> Supplied data

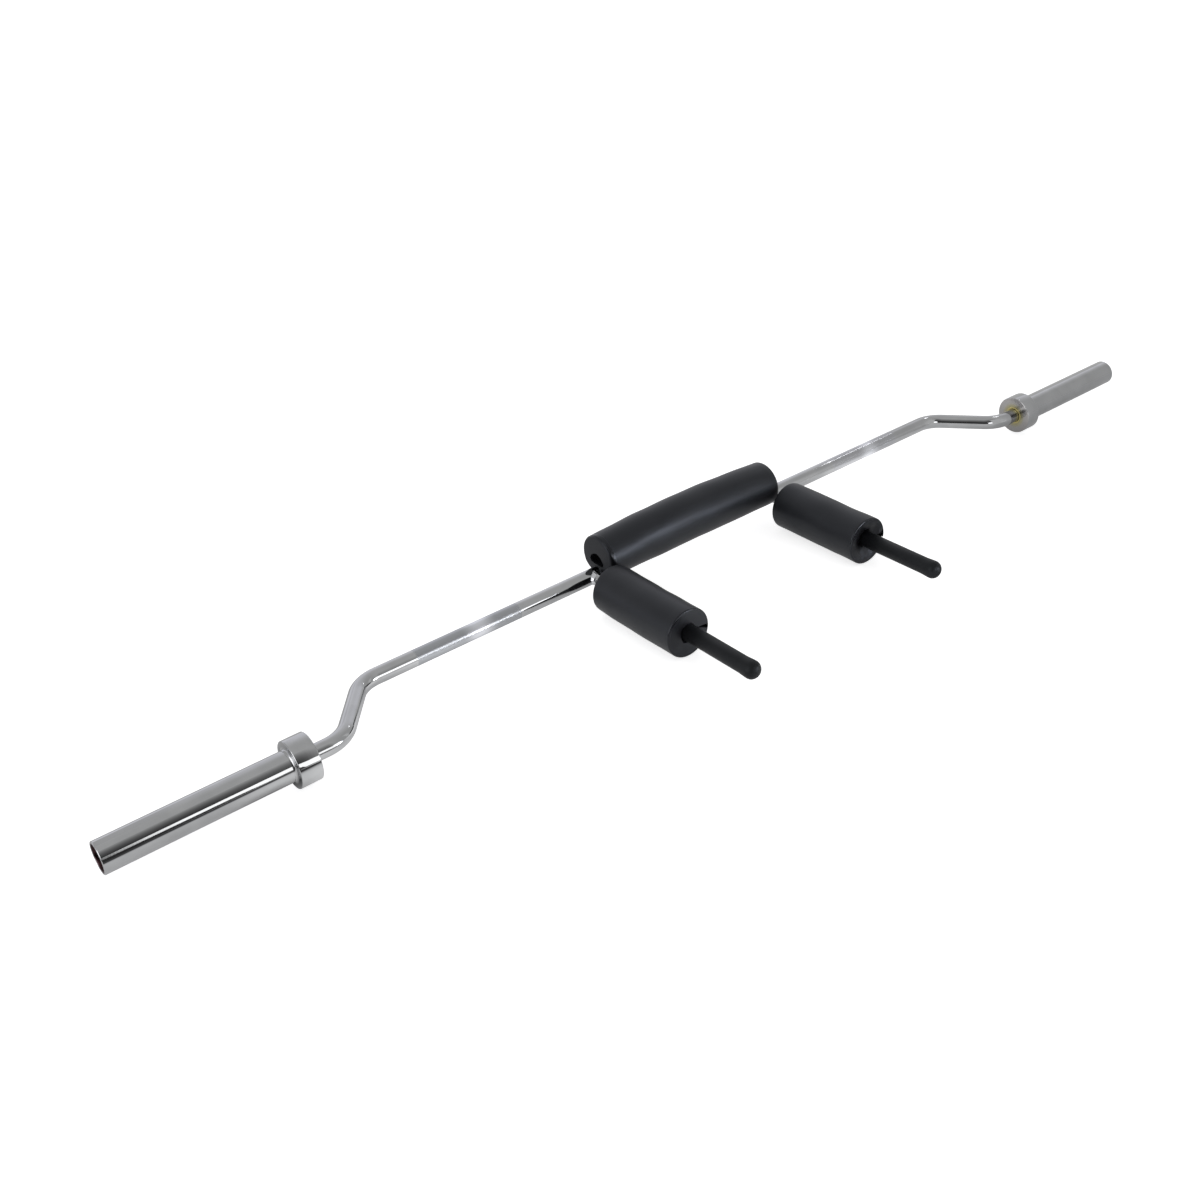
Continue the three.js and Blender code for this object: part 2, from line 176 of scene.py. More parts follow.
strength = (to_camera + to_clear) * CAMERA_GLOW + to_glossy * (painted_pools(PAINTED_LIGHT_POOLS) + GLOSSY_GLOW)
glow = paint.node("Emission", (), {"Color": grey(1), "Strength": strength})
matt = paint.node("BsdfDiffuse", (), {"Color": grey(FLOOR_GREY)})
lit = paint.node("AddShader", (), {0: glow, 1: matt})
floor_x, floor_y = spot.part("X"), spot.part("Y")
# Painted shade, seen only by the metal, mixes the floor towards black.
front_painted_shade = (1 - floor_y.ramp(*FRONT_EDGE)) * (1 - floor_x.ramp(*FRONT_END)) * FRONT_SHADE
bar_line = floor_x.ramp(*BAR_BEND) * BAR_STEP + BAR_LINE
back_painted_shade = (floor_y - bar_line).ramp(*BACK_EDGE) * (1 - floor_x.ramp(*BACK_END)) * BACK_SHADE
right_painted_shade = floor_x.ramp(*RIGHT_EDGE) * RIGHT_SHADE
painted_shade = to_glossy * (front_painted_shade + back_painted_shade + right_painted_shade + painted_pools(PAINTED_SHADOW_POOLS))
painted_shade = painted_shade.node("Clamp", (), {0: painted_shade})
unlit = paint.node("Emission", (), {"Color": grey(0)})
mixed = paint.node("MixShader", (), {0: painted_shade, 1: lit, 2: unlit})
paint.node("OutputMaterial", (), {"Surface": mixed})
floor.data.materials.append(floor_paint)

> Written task
Word for word, write out all of the data above.

> Reply to the exercise
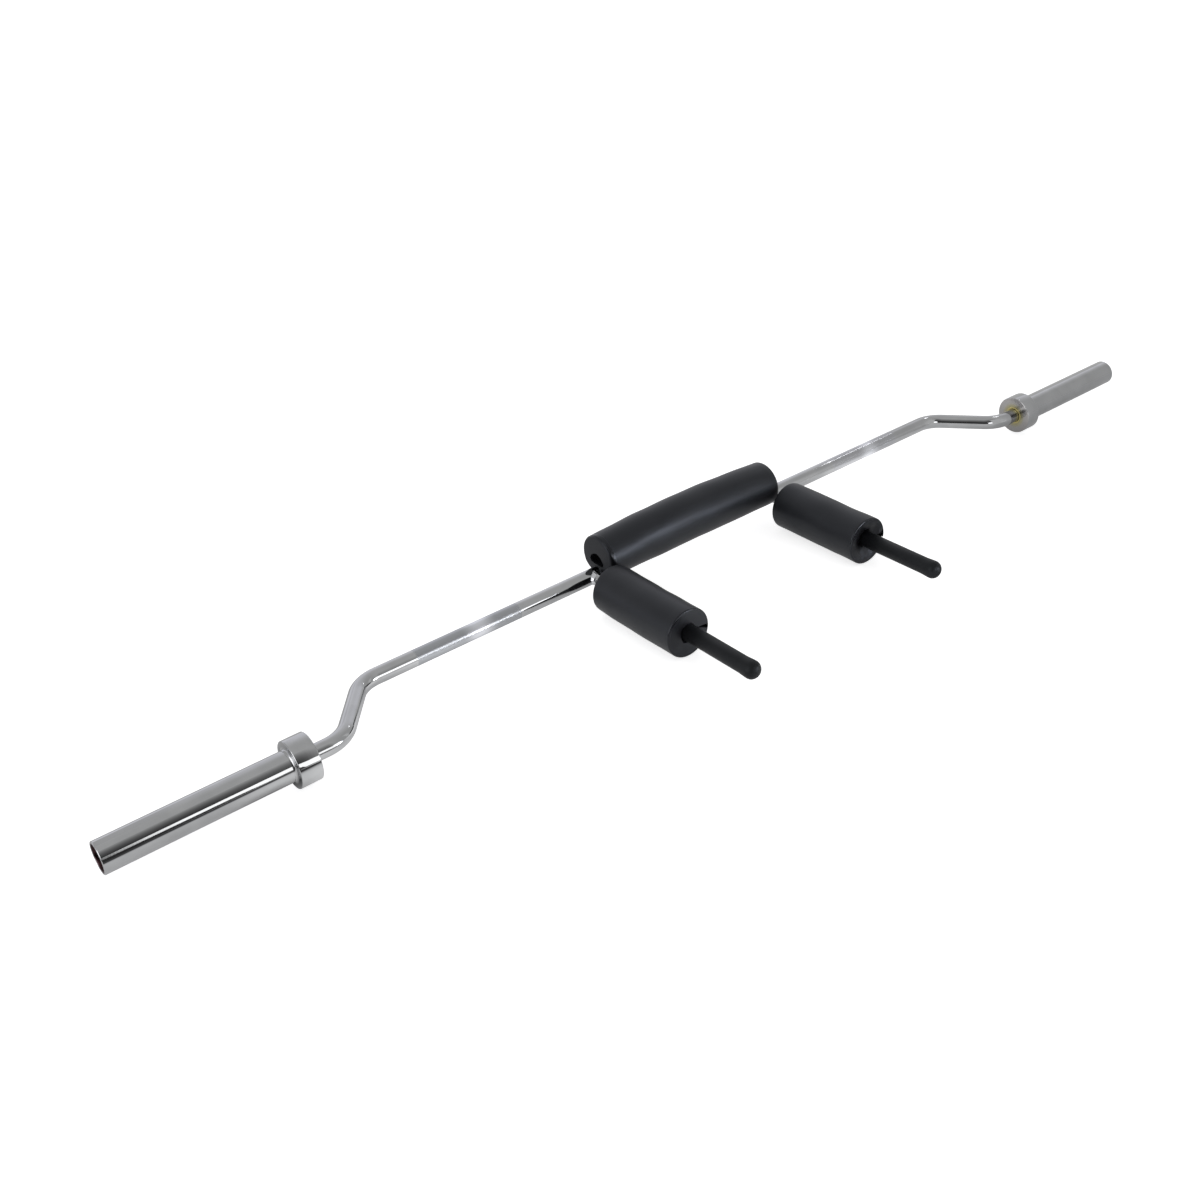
Continue the three.js and Blender code for this object: part 2, from line 176 of scene.py. More parts follow.
strength = (to_camera + to_clear) * CAMERA_GLOW + to_glossy * (painted_pools(PAINTED_LIGHT_POOLS) + GLOSSY_GLOW)
glow = paint.node("Emission", (), {"Color": grey(1), "Strength": strength})
matt = paint.node("BsdfDiffuse", (), {"Color": grey(FLOOR_GREY)})
lit = paint.node("AddShader", (), {0: glow, 1: matt})
floor_x, floor_y = spot.part("X"), spot.part("Y")
# Painted shade, seen only by the metal, mixes the floor towards black.
front_painted_shade = (1 - floor_y.ramp(*FRONT_EDGE)) * (1 - floor_x.ramp(*FRONT_END)) * FRONT_SHADE
bar_line = floor_x.ramp(*BAR_BEND) * BAR_STEP + BAR_LINE
back_painted_shade = (floor_y - bar_line).ramp(*BACK_EDGE) * (1 - floor_x.ramp(*BACK_END)) * BACK_SHADE
right_painted_shade = floor_x.ramp(*RIGHT_EDGE) * RIGHT_SHADE
painted_shade = to_glossy * (front_painted_shade + back_painted_shade + right_painted_shade + painted_pools(PAINTED_SHADOW_POOLS))
painted_shade = painted_shade.node("Clamp", (), {0: painted_shade})
unlit = paint.node("Emission", (), {"Color": grey(0)})
mixed = paint.node("MixShader", (), {0: painted_shade, 1: lit, 2: unlit})
paint.node("OutputMaterial", (), {"Surface": mixed})
floor.data.materials.append(floor_paint)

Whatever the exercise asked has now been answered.